Q) Can you give us an example that best shows how Idomoo benefits its clients?

There several examples that exemplify how our technology benefits clients across multiple verticals.

In finance, our work with Barclays and Chase demonstrates how we’re able to work securely with big financial institutions and that we have all the right answers regarding how, where, and when to keep customer data anonymous and safe.

We’re also working with Fortnite to push the limits of our scale. They have so many gamers, so every campaign with them is massive. This required us to generate an almost unlimited number of videos in real time.

Working with Disney helped us evolve and push the limits of our focus on quality.

Working with adidas leveraged the agility of the Idomoo platform which allowed them to avoid the bottleneck of having to prepare, render, and generate videos of Boston marathon runners within a few hours after the race. Our work with Adidas really highlights the advantages of an open platform and a very agile and painless tool set.

Finally, Google created a portal that allowed SMBs to automatically generate marketing assets and collateral, one of which was personalized video, which used our technology to generate real-time videos based on customer reviews. This highlighted our ability to do video rendering in real time.

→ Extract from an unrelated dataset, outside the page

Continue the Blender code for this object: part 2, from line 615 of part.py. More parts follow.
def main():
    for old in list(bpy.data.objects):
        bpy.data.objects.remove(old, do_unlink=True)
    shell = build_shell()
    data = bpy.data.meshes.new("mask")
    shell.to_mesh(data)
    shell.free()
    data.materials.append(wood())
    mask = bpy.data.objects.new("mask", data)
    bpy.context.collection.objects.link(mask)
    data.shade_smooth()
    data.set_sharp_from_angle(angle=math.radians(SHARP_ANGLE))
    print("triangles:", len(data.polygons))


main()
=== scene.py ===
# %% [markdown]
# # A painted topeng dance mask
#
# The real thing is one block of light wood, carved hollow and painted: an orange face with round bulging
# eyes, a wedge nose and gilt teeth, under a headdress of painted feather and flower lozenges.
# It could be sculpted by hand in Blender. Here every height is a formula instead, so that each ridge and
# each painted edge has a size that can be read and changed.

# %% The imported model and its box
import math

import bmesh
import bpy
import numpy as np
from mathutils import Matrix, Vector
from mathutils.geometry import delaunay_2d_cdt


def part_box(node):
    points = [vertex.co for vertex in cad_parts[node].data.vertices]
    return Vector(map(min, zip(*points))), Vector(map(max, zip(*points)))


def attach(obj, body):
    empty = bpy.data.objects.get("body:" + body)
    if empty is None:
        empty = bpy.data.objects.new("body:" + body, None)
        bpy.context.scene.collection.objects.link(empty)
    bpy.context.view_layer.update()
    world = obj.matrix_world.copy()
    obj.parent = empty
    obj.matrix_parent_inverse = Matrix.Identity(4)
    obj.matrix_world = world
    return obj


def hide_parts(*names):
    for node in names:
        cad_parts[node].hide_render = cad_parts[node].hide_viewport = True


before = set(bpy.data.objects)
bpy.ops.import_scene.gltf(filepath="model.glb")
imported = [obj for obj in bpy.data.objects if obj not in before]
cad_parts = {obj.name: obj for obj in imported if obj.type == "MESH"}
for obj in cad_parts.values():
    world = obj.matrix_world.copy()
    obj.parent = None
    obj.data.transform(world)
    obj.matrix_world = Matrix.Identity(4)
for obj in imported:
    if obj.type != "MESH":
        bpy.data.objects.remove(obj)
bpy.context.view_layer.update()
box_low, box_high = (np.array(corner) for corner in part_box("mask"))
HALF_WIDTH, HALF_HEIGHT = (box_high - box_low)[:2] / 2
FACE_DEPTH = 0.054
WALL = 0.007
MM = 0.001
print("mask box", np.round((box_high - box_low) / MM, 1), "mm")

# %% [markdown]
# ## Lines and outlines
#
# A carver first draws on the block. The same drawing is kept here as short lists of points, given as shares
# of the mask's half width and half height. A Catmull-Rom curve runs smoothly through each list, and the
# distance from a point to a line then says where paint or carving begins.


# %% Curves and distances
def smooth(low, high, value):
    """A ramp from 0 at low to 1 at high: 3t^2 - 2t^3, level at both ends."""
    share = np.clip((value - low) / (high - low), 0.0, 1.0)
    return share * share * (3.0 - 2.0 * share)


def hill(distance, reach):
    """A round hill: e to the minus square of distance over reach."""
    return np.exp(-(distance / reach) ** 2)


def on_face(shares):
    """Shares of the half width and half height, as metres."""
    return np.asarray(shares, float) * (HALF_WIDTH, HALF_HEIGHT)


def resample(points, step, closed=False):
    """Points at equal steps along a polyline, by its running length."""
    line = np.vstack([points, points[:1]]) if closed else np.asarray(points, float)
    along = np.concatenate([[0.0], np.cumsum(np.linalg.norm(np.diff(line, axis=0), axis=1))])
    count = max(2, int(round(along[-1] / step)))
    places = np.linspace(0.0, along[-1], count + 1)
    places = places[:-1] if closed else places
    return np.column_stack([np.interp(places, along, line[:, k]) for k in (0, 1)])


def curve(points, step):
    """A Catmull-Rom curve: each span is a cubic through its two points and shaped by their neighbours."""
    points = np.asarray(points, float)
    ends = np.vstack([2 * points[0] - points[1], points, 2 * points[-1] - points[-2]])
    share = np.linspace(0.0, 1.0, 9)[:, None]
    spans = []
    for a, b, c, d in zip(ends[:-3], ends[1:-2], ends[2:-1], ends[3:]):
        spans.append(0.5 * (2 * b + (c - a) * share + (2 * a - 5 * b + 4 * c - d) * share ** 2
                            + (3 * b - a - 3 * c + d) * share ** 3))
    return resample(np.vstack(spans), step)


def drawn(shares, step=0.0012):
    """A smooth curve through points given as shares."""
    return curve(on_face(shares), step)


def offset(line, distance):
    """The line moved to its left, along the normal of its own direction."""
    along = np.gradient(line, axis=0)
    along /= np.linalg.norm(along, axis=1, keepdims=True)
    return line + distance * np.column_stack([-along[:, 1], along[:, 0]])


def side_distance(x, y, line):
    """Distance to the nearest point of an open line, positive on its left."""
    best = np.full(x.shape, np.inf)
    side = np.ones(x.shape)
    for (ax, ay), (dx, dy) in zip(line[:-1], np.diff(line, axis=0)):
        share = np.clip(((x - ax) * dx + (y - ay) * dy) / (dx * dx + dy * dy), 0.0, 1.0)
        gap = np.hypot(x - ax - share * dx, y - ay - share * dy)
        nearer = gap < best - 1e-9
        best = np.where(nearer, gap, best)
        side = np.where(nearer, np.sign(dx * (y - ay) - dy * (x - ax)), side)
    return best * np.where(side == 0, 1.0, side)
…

Q) Looking ahead, what are your plans for Idomoo going forward?

Idomoo is trying to stay at the forefront of video evolution. At the end of the day, we’re building an open technology platform. We’re starting to see bigger and bigger brands accessing our platform without even talking to us, so that we’re becoming, essentially, the video generation cloud.

I think that the next frontier for us is content personalization and taking our vision of interactive content which is generated in real time and is highly personalized to anywhere video is shown.